* [Exercise brief] Repeat every line below exactly as it reads.

* [Information supplied]

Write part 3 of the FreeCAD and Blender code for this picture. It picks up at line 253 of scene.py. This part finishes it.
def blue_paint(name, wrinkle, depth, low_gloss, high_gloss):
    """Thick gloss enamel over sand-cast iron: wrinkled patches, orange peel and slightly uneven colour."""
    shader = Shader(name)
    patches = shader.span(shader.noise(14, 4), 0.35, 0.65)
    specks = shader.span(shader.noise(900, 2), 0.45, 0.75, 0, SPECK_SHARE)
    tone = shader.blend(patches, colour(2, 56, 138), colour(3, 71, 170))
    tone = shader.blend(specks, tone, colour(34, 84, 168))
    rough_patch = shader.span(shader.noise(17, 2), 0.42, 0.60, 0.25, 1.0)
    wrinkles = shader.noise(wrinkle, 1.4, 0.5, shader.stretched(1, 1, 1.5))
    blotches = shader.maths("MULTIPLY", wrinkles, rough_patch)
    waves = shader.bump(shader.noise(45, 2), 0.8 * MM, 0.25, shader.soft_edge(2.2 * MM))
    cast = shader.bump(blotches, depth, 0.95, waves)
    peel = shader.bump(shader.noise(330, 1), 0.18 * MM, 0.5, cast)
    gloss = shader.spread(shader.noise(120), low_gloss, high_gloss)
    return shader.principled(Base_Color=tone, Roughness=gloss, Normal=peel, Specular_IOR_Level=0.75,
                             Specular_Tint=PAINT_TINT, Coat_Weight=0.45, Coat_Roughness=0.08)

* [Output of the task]
Write part 3 of the FreeCAD and Blender code for this picture. It picks up at line 253 of scene.py. This part finishes it.
def blue_paint(name, wrinkle, depth, low_gloss, high_gloss):
    """Thick gloss enamel over sand-cast iron: wrinkled patches, orange peel and slightly uneven colour."""
    shader = Shader(name)
    patches = shader.span(shader.noise(14, 4), 0.35, 0.65)
    specks = shader.span(shader.noise(900, 2), 0.45, 0.75, 0, SPECK_SHARE)
    tone = shader.blend(patches, colour(2, 56, 138), colour(3, 71, 170))
    tone = shader.blend(specks, tone, colour(34, 84, 168))
    rough_patch = shader.span(shader.noise(17, 2), 0.42, 0.60, 0.25, 1.0)
    wrinkles = shader.noise(wrinkle, 1.4, 0.5, shader.stretched(1, 1, 1.5))
    blotches = shader.maths("MULTIPLY", wrinkles, rough_patch)
    waves = shader.bump(shader.noise(45, 2), 0.8 * MM, 0.25, shader.soft_edge(2.2 * MM))
    cast = shader.bump(blotches, depth, 0.95, waves)
    peel = shader.bump(shader.noise(330, 1), 0.18 * MM, 0.5, cast)
    gloss = shader.spread(shader.noise(120), low_gloss, high_gloss)
    return shader.principled(Base_Color=tone, Roughness=gloss, Normal=peel, Specular_IOR_Level=0.75,
                             Specular_Tint=PAINT_TINT, Coat_Weight=0.45, Coat_Roughness=0.08)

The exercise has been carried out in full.